My parents have been divorced for over ten years and the process and aftermath of it made my life very different.
My parents were in their early 20’s when I was born. They liked hosting parties and having fun. These parties created many problems. One night at one of the parties, my dad got drunk and it led to a big argument with my mother the morning after. My dad truly regretted it, but it was a major problem to my mom. This argument led to many more and these arguments went on for hours.
My older brother always had to keep me calm at these times. There was a night when my brother and I slept in my parents’ room and an argument broke out between them. I woke up and saw my brother lying there, wide-awake. After seeing me awake, he took me out of the room to eat breakfast before school.
“They will be fine and work it out, don’t worry about it,” he said, wanting me not to worry.
We sometimes talked about how our parents were going to break up and how we could tell there was going to be a divorce. There was just so much arguing that divorce would be the best and only option for them.
It was not a friendly divorce. The divorce ruined my childhood. After the divorce, business for both of them went downhill and my dad became distant. We did not see him for more than two years. For the first year, we made our mom go through such a hard time, only talking about wanting our father back. She never complained because she was the only person left to take care of us. She struggled to take care of us without my father, but she stayed strong through it all for us. My older brother played a big role as my mom depended on him to watch over us while she was working. He was the father figure in the family until our dad came back.
My family does not know where my dad went during those years away. All we know is that after coming back, he was changed and a better father. We could tell that he was trying to become a better dad because of how much more attentive and inclusive he tried to be.
At first, I was furious with the fact that he left us with our mom and did not say anything. Then I realized that he knew he messed up and was trying to become better. It took me awhile to fully forgive him, but it was worth it. My dad could have been taught wrongly and is trying to right those wrongs. People have the ability to change. In many situations, change is good.
The transformation my dad went through changed my family. With him being back in our lives, we were able to do so much more since my mom couldn’t drive us around often. Today, my dad tries to go to all our school events, sports games, and is always trying to find time with us. The divorce was one of the best things that happened to my family.
For a long time growing up, I wanted my parents to get back together. I used to pray every day that they would get back together. One of the reasons for that was seeing other families with both parents eating dinner together happily. My family never ate together because my mom and dad didn’t like seeing each other. When I was 11 years old, I remember going to my friend’s house and seeing his parents being so nice and kind to each other. After I told my dad about it, we had a talk.
“Not everyone’s family is the same,” he said.
“But why can’t ours be like my friend’s?”

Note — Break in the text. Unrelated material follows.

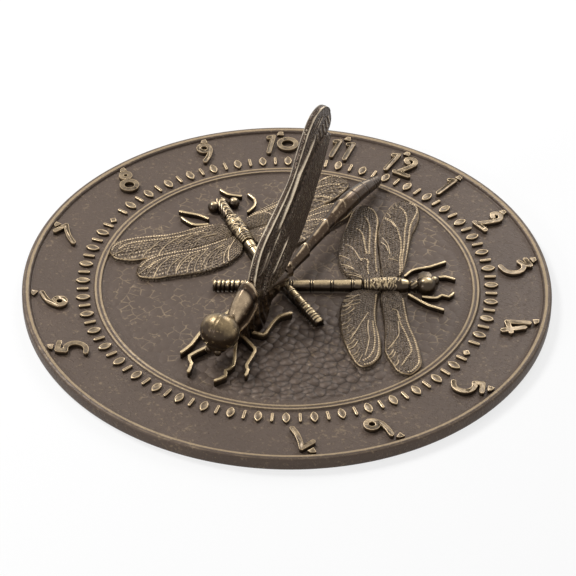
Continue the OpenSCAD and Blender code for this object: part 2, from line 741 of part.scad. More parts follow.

“Our family is different from your friend’s. That is just a fact that we cannot change and I am sorry, but some people, like your friend, have parents that get along easily. Your mom and I don’t get along with each other and we think that it is best if she and I only ever talk about raising you guys up. You don’t want your mom and I to be arguing all the time, right?”
“Of course not, I want you guys to love each other again,” I said.
“People lose love for each other. It happens. As you grow up, you will understand, but right now you’re too young.”
I will always remember this conversation because a week later, my dad and mom set up a family dinner and they did not argue once. The dinner was not even quiet. Everyone talked like it was normal, including my parents. They became very friendly and stopped hating each other. I was fine with that because it was better than arguing.
As I got older, I realized that people can change. People can lose love for each other. Not everyone will like each other.